TASK BRIEF — Everything from the first line down to the line containing "# All sizes in millimetres." should be reproduced exactly; please include nothing else.

SUPPLIED DATA —
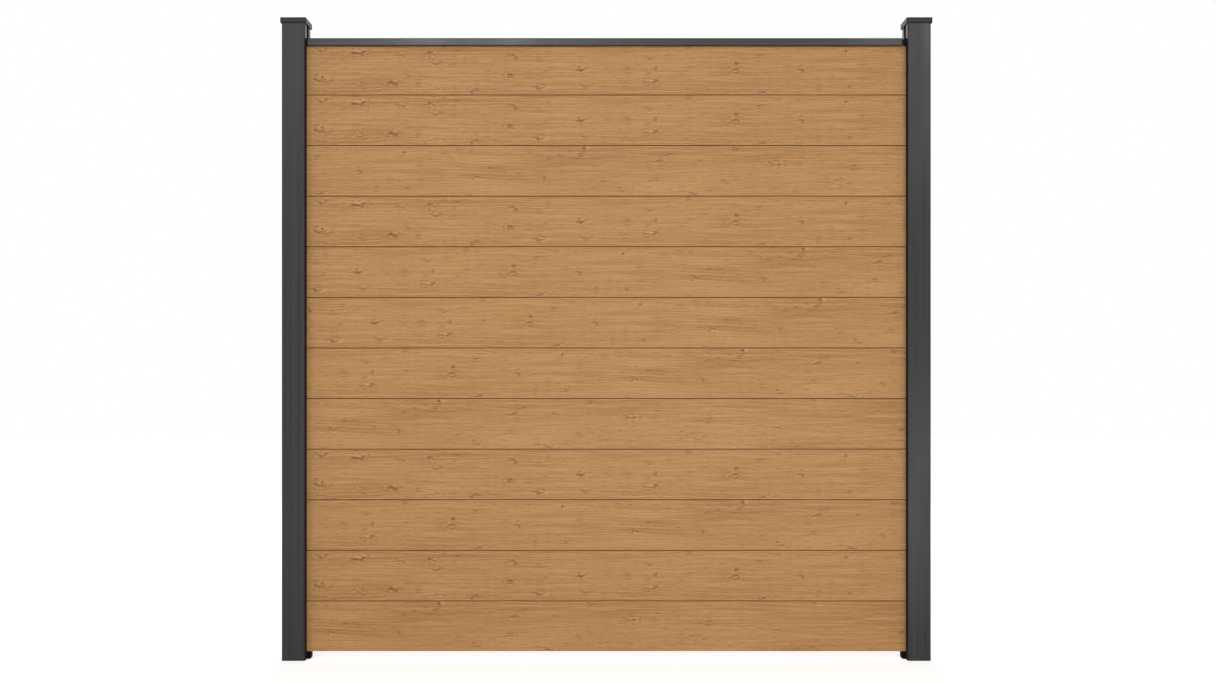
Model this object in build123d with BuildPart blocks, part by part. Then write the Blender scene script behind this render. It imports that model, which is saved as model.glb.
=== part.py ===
from build123d import *
import os

# Frame: X along the fence, Y from front to back, Z up, origin on the ground in the middle.
# All sizes in millimetres.

# Driving dimensions
CLEAR_WIDTH = 1775.0  # between the posts' inner faces
POST_SIDE = 68.0
POST_LENGTH = 1890.0
SLOT_WIDTH = 22.0
SLOT_DEPTH = 17.0
BOARD_COUNT = 12
BOARD_PITCH = 150.0
JOINT_GAP = 2.0  # open joint between two boards' faces
BOARD_THICKNESS = 20.0
BOARD_LENGTH = 1800.0
BOARD_BOTTOM = 23.0  # underside of the lowest board above the ground
RAIL_DEPTH = 44.0
RAIL_HEIGHT = 21.0
RAIL_LENGTH = 1758.0
RAIL_SHIFT = -4.0  # the rail is pushed towards the left post
RAIL_LAP = 5.0  # how far the rail reaches down over the top board
CAP_SIDE = 76.0
CAP_HEIGHT = 15.5
CAP_PLATE = 4.0

# Post section
POST_WALL = 2.0
POST_CORNER = 2.0
POST_INNER_CORNER = 0.8
CHANNEL_WALL = 1.8
SLOT_EDGE = 0.6  # rounding of the slot's edges

# Cover strip for the unused outer slot
COVER_GAP = 0.2
COVER_PLATE = 1.6
COVER_LEG = 1.4
COVER_LEG_LENGTH = 11.0
COVER_BARB = 0.8
COVER_BARB_LENGTH = 2.5

# Board section
BOARD_WALL = 1.8
BOARD_WEB = 1.4
BOARD_EDGE = 1.0  # rounding of the four long edges
TONGUE_WIDTH = 8.0
TONGUE_WALL = 1.6
TONGUE_CHAMFER = 1.2
GROOVE_WIDTH = 9.0
GROOVE_DEPTH = 7.0
CHAMBER_COUNT = 6

# Rail section
RAIL_WALL = 2.0
RAIL_LEG = 1.6
RAIL_LIP = 4.5
RAIL_GRIP_GAP = 0.4  # between the grip legs and the board
RAIL_EDGE = 0.8

# Plastic piece between each end of the rail and its post
END_FLANGE = 4.5
END_PRONG_LENGTH = 25.0
END_PRONG_GAP = 0.25
END_BOARD_GAP = 0.4
END_TAB_LENGTH = 14.0
END_TAB_WIDTH = 20.0
END_EDGE = 0.6

# Cap
CAP_GAP = 0.3
CAP_CORNER = 2.5
CAP_TOP_EDGE = 1.2
CAP_BOTTOM_EDGE = 0.6
LUG_GAP = 0.4
LUG_WALL = 2.0
LUG_LENGTH = 22.0
LUG_LEAD_IN = 1.2

# Support block under the bottom board
SUPPORT_WIDTH = 20.0
SUPPORT_OVERHANG = 12.5  # how far it stands out of the slot
SUPPORT_SLOT_GAP = 0.5
SUPPORT_CORNER = 6.0
SUPPORT_EDGE = 0.8

# Worked out from the driving dimensions
POST_CENTRE = CLEAR_WIDTH / 2 + POST_SIDE / 2
BOARD_FACE = BOARD_PITCH - JOINT_GAP  # height of a board's face
TONGUE_HEIGHT = GROOVE_DEPTH + JOINT_GAP  # the groove above rests on the tongue's top
SHOULDER_TOP = BOARD_BOTTOM + (BOARD_COUNT - 1) * BOARD_PITCH + BOARD_FACE
RAIL_BOTTOM = SHOULDER_TOP - RAIL_LAP
RAIL_TOP = RAIL_BOTTOM + RAIL_HEIGHT
TONGUE_TOP = SHOULDER_TOP + TONGUE_HEIGHT
RAIL_START = RAIL_SHIFT - RAIL_LENGTH / 2
GRIP_INNER = BOARD_THICKNESS / 2 + RAIL_GRIP_GAP
CHANNEL_DEPTH = SLOT_DEPTH + CHANNEL_WALL  # slot and its floor
CHAMBER_WIDTH = POST_SIDE - 2 * CHANNEL_DEPTH  # the post's middle chamber, along X
CHAMBER_LENGTH = POST_SIDE - 2 * POST_WALL  # the same chamber, along Y

SIDES = (("left", -1), ("right", 1))

os.makedirs("parts", exist_ok=True)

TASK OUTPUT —
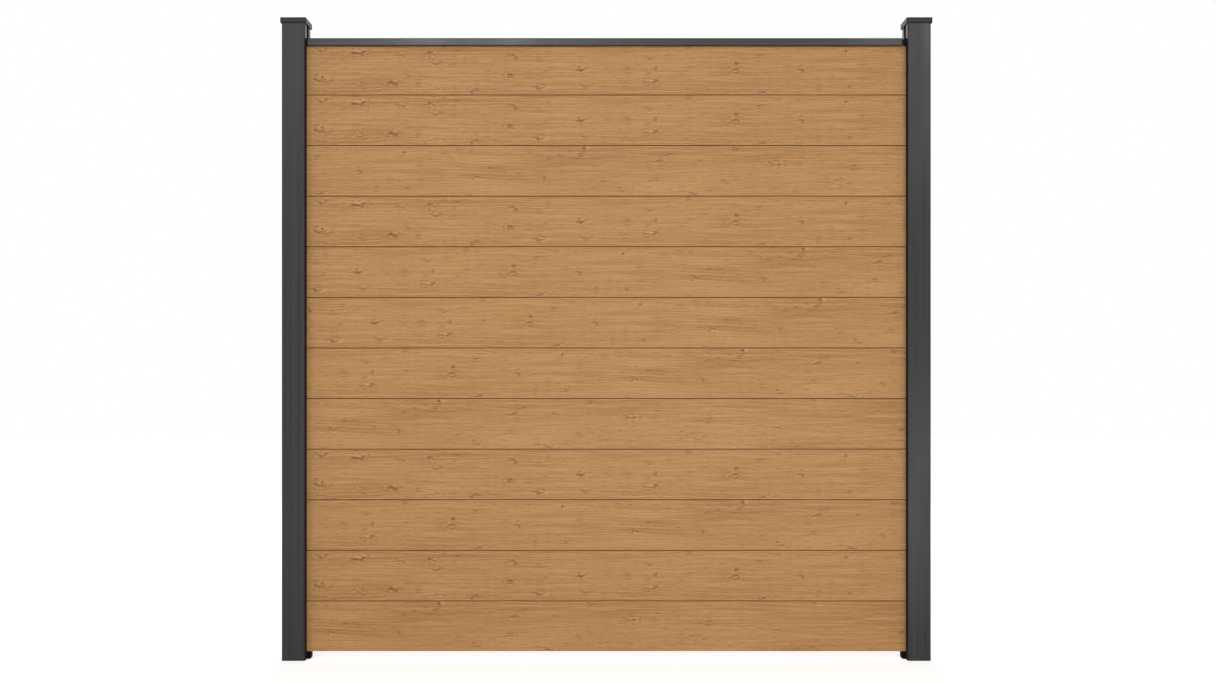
Model this object in build123d with BuildPart blocks, part by part. Then write the Blender scene script behind this render. It imports that model, which is saved as model.glb.
=== part.py ===
from build123d import *
import os

# Frame: X along the fence, Y from front to back, Z up, origin on the ground in the middle.
# All sizes in millimetres.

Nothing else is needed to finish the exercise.